start Information provided

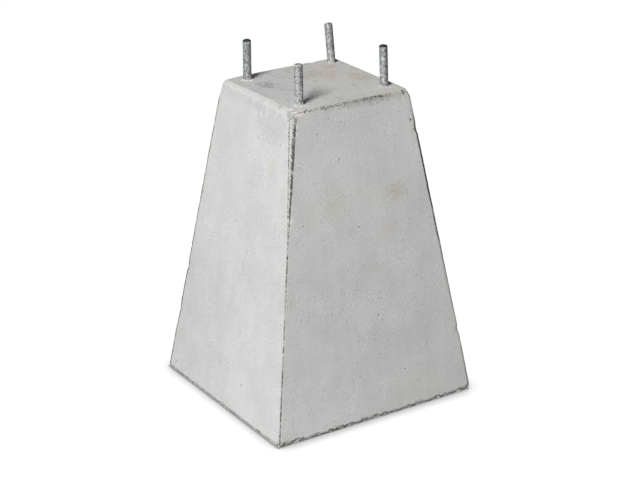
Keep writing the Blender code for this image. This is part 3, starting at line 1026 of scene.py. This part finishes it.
def add_rods(top_height):
    thread, thread_inputs = thread_tree(zinc_finish())
    splash, splash_inputs = splash_tree(splash_finish())
    for name in ROD_NAMES:
        rod = rod_axis(name)
        piece = galvanised_rod(name, rod, top_height, thread, thread_inputs)
        drops = grown("cement_splashes_" + name, piece.data.copy(), splash, splash_inputs, {
            "Count": ROD_FINISH[name]["splashes"], "Blob Radius": SPLASH_RADIUS, "Low": top_height,
            "High": float(rod["high"][2]), "Seed": ROD_FINISH[name]["seed"]})
        ride_and_name(piece, "galvanised_steel", "threaded_rod_" + name)
        ride_and_name(drops, "concrete")


def add_camera():
    """The photograph's camera."""
    azimuth, elevation = CAMERA_AZIMUTH, CAMERA_ELEVATION
    back = Vector((math.sin(azimuth) * math.cos(elevation),
                   -math.cos(azimuth) * math.cos(elevation), math.sin(elevation)))
    right = Vector((math.cos(azimuth), math.sin(azimuth), 0))
    up = back.cross(right)
    rolled_right = right * math.cos(CAMERA_ROLL) + up * math.sin(CAMERA_ROLL)
    rolled_up = up * math.cos(CAMERA_ROLL) - right * math.sin(CAMERA_ROLL)
    camera = placed("camera", bpy.data.cameras.new("camera"))
    camera.data.sensor_width = SENSOR_WIDTH_MM
    camera.data.lens = FOCAL_LENGTH_PX / PHOTO_WIDTH_PX * SENSOR_WIDTH_MM
    turn = Matrix((rolled_right, rolled_up, back)).transposed().to_4x4()
    place = back * CAMERA_DISTANCE + right * CAMERA_SIDESTEP + Vector((0, 0, CAMERA_AIM_HEIGHT))
    camera.matrix_world = Matrix.Translation(place) @ turn
    bpy.context.scene.camera = camera


def add_softbox(name, placing, lit):
    """A soft light that looks at the block's middle and lights only the pieces given."""
    azimuth, elevation = placing["azimuth"], placing["elevation"]
    direction = Vector((math.cos(azimuth) * math.cos(elevation),
                        math.sin(azimuth) * math.cos(elevation), math.sin(elevation)))
    light = placed(name, bpy.data.lights.new(name, "AREA"))
    light.data.shape = "RECTANGLE"
    light.data.size, light.data.size_y = placing["size"]
    light.data.energy = placing["power"]
    light.location = direction * placing["distance"] + Vector((0, 0, (CAD_LOW.z + CAD_HIGH.z) / 2))
    light.rotation_euler = direction.to_track_quat("Z", "Y").to_euler()
    light.light_linking.receiver_collection = gathered(name + "_lit", lit)


def add_sky():
    """A plain studio surround, brighter overhead than at the horizon."""
    world = bpy.data.worlds.new("studio")
    world.use_nodes = True
    bpy.context.scene.world = world
    nodes = Nodes(world.node_tree)
    world.node_tree.nodes.clear()
    upward = nodes.parts(nodes.add("ShaderNodeTexCoord", output=0))[2]
    strength = upward.ramp(0.0, 0.9, SKY_AT_HORIZON, SKY_OVERHEAD)
    glow = nodes.add("ShaderNodeBackground", None, {"Color": (1, 1, 1, 1), "Strength": strength})
    nodes.add("ShaderNodeOutputWorld", None, {"Surface": glow})


def floor_finish():
    """A white lit floor with a painted contact shadow, darker where the block stands close to it,
    and a painted shade strip along the left wall's foot.
    """
    finish = Finish("white_floor")
    near = finish.add("ShaderNodeAmbientOcclusion", {"samples": 16},
                      {"Distance": CONTACT_SHADOW_REACH}, output=1)
    covered = ((1.0 - near) * 2.0).least(1.0)
    open_floor = 1.0 - covered.maths("POWER", CONTACT_FALL) * CONTACT_SHADOW
    # Painted shade strip along the left wall's foot
    open_floor = open_floor * (1.0 - finish.line_mask(*FOOT_SHADE_STRIP) * FOOT_SHADE_DARK)
    speck = 0.985 + finish.lumps(40.0) * 0.03
    colour = finish.scaled(FLOOR_WHITE, open_floor * speck)
    shader = finish.add("ShaderNodeBsdfPrincipled", None, {
        "Base Color": colour, "Roughness": 0.9, "Specular IOR Level": 0.0,
        "Emission Color": finish.scaled((1.0, 1.0, 1.0), open_floor),
        "Emission Strength": FLOOR_GLOW})
    finish.add("ShaderNodeOutputMaterial", None, {"Surface": shader})
    return finish.material


def add_floor():
    bpy.ops.mesh.primitive_plane_add(size=2 * FLOOR_HALF_WIDTH)
    floor = bpy.context.active_object
    floor.name = "floor"
    floor.data.materials.append(floor_finish())
    floor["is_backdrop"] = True
    return floor


def gathered(name, pieces):
    group = bpy.data.collections.new(name)
    for piece in pieces:
        group.objects.link(piece)
    return group


def light_the_block(block, floor):
    """The key light reaches the block's own pieces only, so it throws no shadow on the floor. The
    two fills stand for the floor's light on the casting, and the one behind reaches only the walls
    that face away from the camera. The rods go without them, and the floor's glow lights nothing
    but the floor."""
    add_softbox("key", KEY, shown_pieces())
    add_softbox("fill", FILL, [block])
    add_softbox("back_fill", BACK_FILL, [block])
    floor.light_linking.receiver_collection = gathered("floor_alone", [floor])


add_camera()
block = cast_block()
block.data.materials.append(concrete_finish())
ride_and_name(block, "concrete", "concrete_block")
add_rods(wall_planes()["top"][1])
add_sky()
light_the_block(block, add_floor())
bpy.context.scene.view_settings.view_transform = "Standard"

end Information provided

(Required work):
Your task is to print the whole listing again exactly.

(Solved exercise):
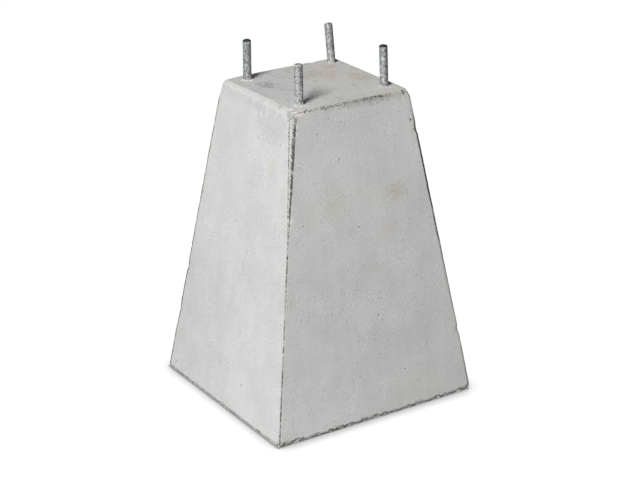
Keep writing the Blender code for this image. This is part 3, starting at line 1026 of scene.py. This part finishes it.
def add_rods(top_height):
    thread, thread_inputs = thread_tree(zinc_finish())
    splash, splash_inputs = splash_tree(splash_finish())
    for name in ROD_NAMES:
        rod = rod_axis(name)
        piece = galvanised_rod(name, rod, top_height, thread, thread_inputs)
        drops = grown("cement_splashes_" + name, piece.data.copy(), splash, splash_inputs, {
            "Count": ROD_FINISH[name]["splashes"], "Blob Radius": SPLASH_RADIUS, "Low": top_height,
            "High": float(rod["high"][2]), "Seed": ROD_FINISH[name]["seed"]})
        ride_and_name(piece, "galvanised_steel", "threaded_rod_" + name)
        ride_and_name(drops, "concrete")


def add_camera():
    """The photograph's camera."""
    azimuth, elevation = CAMERA_AZIMUTH, CAMERA_ELEVATION
    back = Vector((math.sin(azimuth) * math.cos(elevation),
                   -math.cos(azimuth) * math.cos(elevation), math.sin(elevation)))
    right = Vector((math.cos(azimuth), math.sin(azimuth), 0))
    up = back.cross(right)
    rolled_right = right * math.cos(CAMERA_ROLL) + up * math.sin(CAMERA_ROLL)
    rolled_up = up * math.cos(CAMERA_ROLL) - right * math.sin(CAMERA_ROLL)
    camera = placed("camera", bpy.data.cameras.new("camera"))
    camera.data.sensor_width = SENSOR_WIDTH_MM
    camera.data.lens = FOCAL_LENGTH_PX / PHOTO_WIDTH_PX * SENSOR_WIDTH_MM
    turn = Matrix((rolled_right, rolled_up, back)).transposed().to_4x4()
    place = back * CAMERA_DISTANCE + right * CAMERA_SIDESTEP + Vector((0, 0, CAMERA_AIM_HEIGHT))
    camera.matrix_world = Matrix.Translation(place) @ turn
    bpy.context.scene.camera = camera


def add_softbox(name, placing, lit):
    """A soft light that looks at the block's middle and lights only the pieces given."""
    azimuth, elevation = placing["azimuth"], placing["elevation"]
    direction = Vector((math.cos(azimuth) * math.cos(elevation),
                        math.sin(azimuth) * math.cos(elevation), math.sin(elevation)))
    light = placed(name, bpy.data.lights.new(name, "AREA"))
    light.data.shape = "RECTANGLE"
    light.data.size, light.data.size_y = placing["size"]
    light.data.energy = placing["power"]
    light.location = direction * placing["distance"] + Vector((0, 0, (CAD_LOW.z + CAD_HIGH.z) / 2))
    light.rotation_euler = direction.to_track_quat("Z", "Y").to_euler()
    light.light_linking.receiver_collection = gathered(name + "_lit", lit)


def add_sky():
    """A plain studio surround, brighter overhead than at the horizon."""
    world = bpy.data.worlds.new("studio")
    world.use_nodes = True
    bpy.context.scene.world = world
    nodes = Nodes(world.node_tree)
    world.node_tree.nodes.clear()
    upward = nodes.parts(nodes.add("ShaderNodeTexCoord", output=0))[2]
    strength = upward.ramp(0.0, 0.9, SKY_AT_HORIZON, SKY_OVERHEAD)
    glow = nodes.add("ShaderNodeBackground", None, {"Color": (1, 1, 1, 1), "Strength": strength})
    nodes.add("ShaderNodeOutputWorld", None, {"Surface": glow})


def floor_finish():
    """A white lit floor with a painted contact shadow, darker where the block stands close to it,
    and a painted shade strip along the left wall's foot.
    """
    finish = Finish("white_floor")
    near = finish.add("ShaderNodeAmbientOcclusion", {"samples": 16},
                      {"Distance": CONTACT_SHADOW_REACH}, output=1)
    covered = ((1.0 - near) * 2.0).least(1.0)
    open_floor = 1.0 - covered.maths("POWER", CONTACT_FALL) * CONTACT_SHADOW
    # Painted shade strip along the left wall's foot
    open_floor = open_floor * (1.0 - finish.line_mask(*FOOT_SHADE_STRIP) * FOOT_SHADE_DARK)
    speck = 0.985 + finish.lumps(40.0) * 0.03
    colour = finish.scaled(FLOOR_WHITE, open_floor * speck)
    shader = finish.add("ShaderNodeBsdfPrincipled", None, {
        "Base Color": colour, "Roughness": 0.9, "Specular IOR Level": 0.0,
        "Emission Color": finish.scaled((1.0, 1.0, 1.0), open_floor),
        "Emission Strength": FLOOR_GLOW})
    finish.add("ShaderNodeOutputMaterial", None, {"Surface": shader})
    return finish.material


def add_floor():
    bpy.ops.mesh.primitive_plane_add(size=2 * FLOOR_HALF_WIDTH)
    floor = bpy.context.active_object
    floor.name = "floor"
    floor.data.materials.append(floor_finish())
    floor["is_backdrop"] = True
    return floor


def gathered(name, pieces):
    group = bpy.data.collections.new(name)
    for piece in pieces:
        group.objects.link(piece)
    return group


def light_the_block(block, floor):
    """The key light reaches the block's own pieces only, so it throws no shadow on the floor. The
    two fills stand for the floor's light on the casting, and the one behind reaches only the walls
    that face away from the camera. The rods go without them, and the floor's glow lights nothing
    but the floor."""
    add_softbox("key", KEY, shown_pieces())
    add_softbox("fill", FILL, [block])
    add_softbox("back_fill", BACK_FILL, [block])
    floor.light_linking.receiver_collection = gathered("floor_alone", [floor])


add_camera()
block = cast_block()
block.data.materials.append(concrete_finish())
ride_and_name(block, "concrete", "concrete_block")
add_rods(wall_planes()["top"][1])
add_sky()
light_the_block(block, add_floor())
bpy.context.scene.view_settings.view_transform = "Standard"